As for the mass-specs, they were operated using very similar acquisition methods (find three differences):
| Parameter | Q Exactive HF | Q Exactive HF-X |
|---|---|---|
| Run time | 44 min | 44 min |
| MS1 resolution | 120,000 | 120,000 |
| MS1 AGC target | 3×106 | 3×106 |
| MS1 max IT | 50 ms | 50 ms |
| Scan range | 380 - 1650 Th | 380 - 1650 Th |
| MS2 resolution | 45,000 | 45,000 |
| MS2 AGC target | 1×105 | 1×105 |
| MS2 max IT | 96 ms | 96 ms |
| Loop count | 15 | 15 |
| Fixed first mass | 100 Th | 100 Th |
| Isolation window | 1.2 Th | 1.2 Th |
Comparison of the results
Ok, since its not a scientific paper, let’s cut the crap and look at what is happening. If you look at number of peptides identified, you get into deep depression. It does look like HF-X produces way more PSMs.

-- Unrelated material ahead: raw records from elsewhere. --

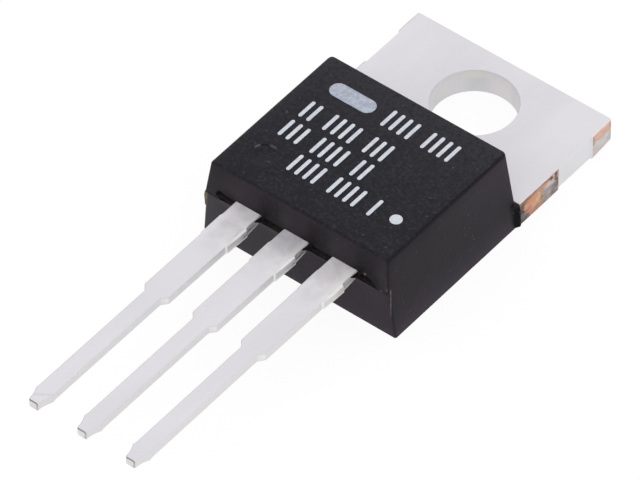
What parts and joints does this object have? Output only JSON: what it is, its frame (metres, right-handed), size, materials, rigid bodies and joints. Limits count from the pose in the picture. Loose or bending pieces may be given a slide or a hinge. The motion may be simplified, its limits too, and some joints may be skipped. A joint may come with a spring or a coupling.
{
  "type": "voltage regulator",
  "caption": "Leaded voltage regulator with a black moulded body, a metal mounting tab with a screw hole, and flat tinned leads; lies on its metal back.",
  "frame": {"origin": "centre of the mounting hole on the tab's back face", "axes": "+Y from the leads towards the tab's far end, +Z out of the marked face, +X to the right seen from above with the leads pointing down"},
  "size_m": [0.0104, 0.0285, 0.0043],
  "materials": {
    "moulded_epoxy": "fine-grained matt moulding",
    "tinned_copper": "satin tin plate over copper",
    "silicon": "polished",
    "solder": "dull",
    "bond_wire": "drawn",
    "marking_ink": "thin matt ink"
  },
  "bodies": {
    "root": {"moulded_body": "moulded_epoxy", "heat_tab_with_middle_lead": "tinned_copper", "ground_lead": "tinned_copper", "input_lead": "tinned_copper", "silicon_chip": "silicon", "chip_solder": "solder", "ground_wire": "bond_wire", "input_wire_inner": "bond_wire", "input_wire_outer": "bond_wire", "output_wire_left": "bond_wire", "output_wire_right": "bond_wire", "face_marks": "marking_ink"}
  },
  "joints": []
}
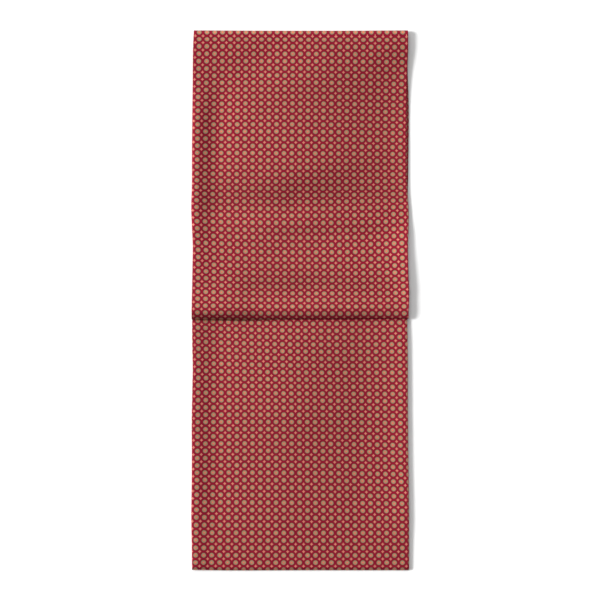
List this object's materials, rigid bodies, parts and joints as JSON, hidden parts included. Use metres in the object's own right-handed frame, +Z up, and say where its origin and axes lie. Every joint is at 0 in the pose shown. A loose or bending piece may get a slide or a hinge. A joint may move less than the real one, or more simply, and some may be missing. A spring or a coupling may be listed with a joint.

I was extremely surprised by these results. There shouldn’t be such a dramatic difference, given that we tend to load a lot of material on the column. Lets try to investigate what is going on here. First, let’s take a look at base peak chromatogram for fraction #4 on each instruments.
Base peak chromatograms
Nearly two orders of magnitude difference in BPC intensity. That doesn’t seem right at all. How about real acquisition speed?
To remind ourselves, transient time at the resolution of 45,000 is equal to 96ms.
Scan speed
We can see expected difference in scan speed for two instruments - around 100ms per scan for HF and a it longer (~135 ms) for HF. However, somehow HF managed to get nearly two times less spectra compared to HF. This is insane!
Ok, intensity is low, number of IDs is low, less spectra than expected. Maybe it is dirty quad on HF? Let’s run Isolation Transmission Endurance Test and see:
No way, its 1.02, Carl!
Conclusion
Terrible performance of our Q Exactive HF, service ticket created.
Evaluation to be continued when Q Exactive HF is restored to normal state.